* **Task description**:
Print out every line, exactly as written.
◆ ◆ ◆
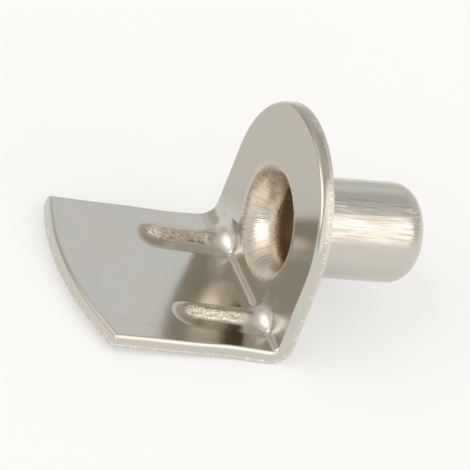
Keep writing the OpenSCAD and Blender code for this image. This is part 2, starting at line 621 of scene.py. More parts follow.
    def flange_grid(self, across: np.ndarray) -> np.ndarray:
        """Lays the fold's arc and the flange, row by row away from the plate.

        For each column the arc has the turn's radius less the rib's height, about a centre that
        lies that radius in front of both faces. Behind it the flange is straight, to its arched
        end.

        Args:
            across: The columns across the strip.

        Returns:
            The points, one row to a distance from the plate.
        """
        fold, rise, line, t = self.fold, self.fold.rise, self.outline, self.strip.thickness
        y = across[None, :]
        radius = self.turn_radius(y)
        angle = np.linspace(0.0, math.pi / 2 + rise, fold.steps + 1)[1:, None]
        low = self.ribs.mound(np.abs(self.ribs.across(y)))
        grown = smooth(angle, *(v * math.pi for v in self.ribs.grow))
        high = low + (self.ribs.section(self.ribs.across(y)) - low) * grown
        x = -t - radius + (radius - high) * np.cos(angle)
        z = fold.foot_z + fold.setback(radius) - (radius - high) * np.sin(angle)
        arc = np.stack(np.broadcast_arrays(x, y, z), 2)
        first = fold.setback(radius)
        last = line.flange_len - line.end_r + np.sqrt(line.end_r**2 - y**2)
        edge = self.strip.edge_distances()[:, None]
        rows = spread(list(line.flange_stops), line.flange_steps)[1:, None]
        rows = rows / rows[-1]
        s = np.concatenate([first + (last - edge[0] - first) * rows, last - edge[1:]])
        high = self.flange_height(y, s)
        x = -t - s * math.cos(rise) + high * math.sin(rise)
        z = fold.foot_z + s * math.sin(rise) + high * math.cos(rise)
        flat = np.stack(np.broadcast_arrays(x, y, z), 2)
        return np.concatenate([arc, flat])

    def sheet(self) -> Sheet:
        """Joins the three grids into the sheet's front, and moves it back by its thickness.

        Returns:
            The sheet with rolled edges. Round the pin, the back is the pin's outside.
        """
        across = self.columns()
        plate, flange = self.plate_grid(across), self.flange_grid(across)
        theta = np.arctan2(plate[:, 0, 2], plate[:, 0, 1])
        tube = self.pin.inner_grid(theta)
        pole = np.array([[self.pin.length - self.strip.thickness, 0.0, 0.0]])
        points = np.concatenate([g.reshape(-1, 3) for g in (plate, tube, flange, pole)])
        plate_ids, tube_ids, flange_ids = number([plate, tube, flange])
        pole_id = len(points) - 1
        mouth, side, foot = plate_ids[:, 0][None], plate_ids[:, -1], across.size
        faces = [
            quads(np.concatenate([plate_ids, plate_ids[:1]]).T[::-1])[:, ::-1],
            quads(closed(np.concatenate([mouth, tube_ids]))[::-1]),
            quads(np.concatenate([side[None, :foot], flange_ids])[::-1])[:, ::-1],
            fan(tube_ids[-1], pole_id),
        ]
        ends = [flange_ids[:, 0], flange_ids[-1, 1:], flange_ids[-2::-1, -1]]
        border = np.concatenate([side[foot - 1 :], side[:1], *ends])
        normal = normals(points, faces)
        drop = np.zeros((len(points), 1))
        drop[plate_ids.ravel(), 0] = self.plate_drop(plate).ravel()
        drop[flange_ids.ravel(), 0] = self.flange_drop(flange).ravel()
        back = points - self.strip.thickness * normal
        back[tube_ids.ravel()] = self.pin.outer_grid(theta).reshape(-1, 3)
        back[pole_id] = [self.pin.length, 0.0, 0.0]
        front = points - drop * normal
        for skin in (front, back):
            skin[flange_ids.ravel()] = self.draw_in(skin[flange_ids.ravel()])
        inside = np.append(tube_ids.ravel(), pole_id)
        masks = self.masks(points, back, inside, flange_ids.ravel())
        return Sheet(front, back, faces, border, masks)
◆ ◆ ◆
* **Written reply**:
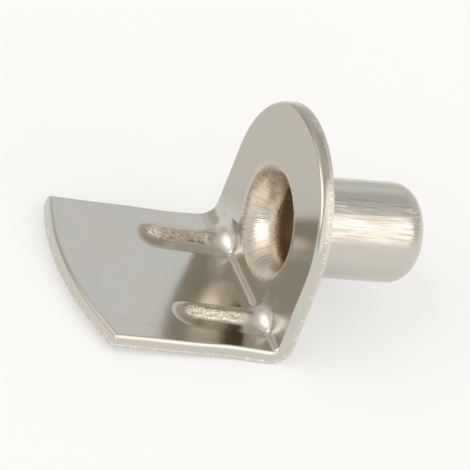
Keep writing the OpenSCAD and Blender code for this image. This is part 2, starting at line 621 of scene.py. More parts follow.
    def flange_grid(self, across: np.ndarray) -> np.ndarray:
        """Lays the fold's arc and the flange, row by row away from the plate.

        For each column the arc has the turn's radius less the rib's height, about a centre that
        lies that radius in front of both faces. Behind it the flange is straight, to its arched
        end.

        Args:
            across: The columns across the strip.

        Returns:
            The points, one row to a distance from the plate.
        """
        fold, rise, line, t = self.fold, self.fold.rise, self.outline, self.strip.thickness
        y = across[None, :]
        radius = self.turn_radius(y)
        angle = np.linspace(0.0, math.pi / 2 + rise, fold.steps + 1)[1:, None]
        low = self.ribs.mound(np.abs(self.ribs.across(y)))
        grown = smooth(angle, *(v * math.pi for v in self.ribs.grow))
        high = low + (self.ribs.section(self.ribs.across(y)) - low) * grown
        x = -t - radius + (radius - high) * np.cos(angle)
        z = fold.foot_z + fold.setback(radius) - (radius - high) * np.sin(angle)
        arc = np.stack(np.broadcast_arrays(x, y, z), 2)
        first = fold.setback(radius)
        last = line.flange_len - line.end_r + np.sqrt(line.end_r**2 - y**2)
        edge = self.strip.edge_distances()[:, None]
        rows = spread(list(line.flange_stops), line.flange_steps)[1:, None]
        rows = rows / rows[-1]
        s = np.concatenate([first + (last - edge[0] - first) * rows, last - edge[1:]])
        high = self.flange_height(y, s)
        x = -t - s * math.cos(rise) + high * math.sin(rise)
        z = fold.foot_z + s * math.sin(rise) + high * math.cos(rise)
        flat = np.stack(np.broadcast_arrays(x, y, z), 2)
        return np.concatenate([arc, flat])

    def sheet(self) -> Sheet:
        """Joins the three grids into the sheet's front, and moves it back by its thickness.

        Returns:
            The sheet with rolled edges. Round the pin, the back is the pin's outside.
        """
        across = self.columns()
        plate, flange = self.plate_grid(across), self.flange_grid(across)
        theta = np.arctan2(plate[:, 0, 2], plate[:, 0, 1])
        tube = self.pin.inner_grid(theta)
        pole = np.array([[self.pin.length - self.strip.thickness, 0.0, 0.0]])
        points = np.concatenate([g.reshape(-1, 3) for g in (plate, tube, flange, pole)])
        plate_ids, tube_ids, flange_ids = number([plate, tube, flange])
        pole_id = len(points) - 1
        mouth, side, foot = plate_ids[:, 0][None], plate_ids[:, -1], across.size
        faces = [
            quads(np.concatenate([plate_ids, plate_ids[:1]]).T[::-1])[:, ::-1],
            quads(closed(np.concatenate([mouth, tube_ids]))[::-1]),
            quads(np.concatenate([side[None, :foot], flange_ids])[::-1])[:, ::-1],
            fan(tube_ids[-1], pole_id),
        ]
        ends = [flange_ids[:, 0], flange_ids[-1, 1:], flange_ids[-2::-1, -1]]
        border = np.concatenate([side[foot - 1 :], side[:1], *ends])
        normal = normals(points, faces)
        drop = np.zeros((len(points), 1))
        drop[plate_ids.ravel(), 0] = self.plate_drop(plate).ravel()
        drop[flange_ids.ravel(), 0] = self.flange_drop(flange).ravel()
        back = points - self.strip.thickness * normal
        back[tube_ids.ravel()] = self.pin.outer_grid(theta).reshape(-1, 3)
        back[pole_id] = [self.pin.length, 0.0, 0.0]
        front = points - drop * normal
        for skin in (front, back):
            skin[flange_ids.ravel()] = self.draw_in(skin[flange_ids.ravel()])
        inside = np.append(tube_ids.ravel(), pole_id)
        masks = self.masks(points, back, inside, flange_ids.ravel())
        return Sheet(front, back, faces, border, masks)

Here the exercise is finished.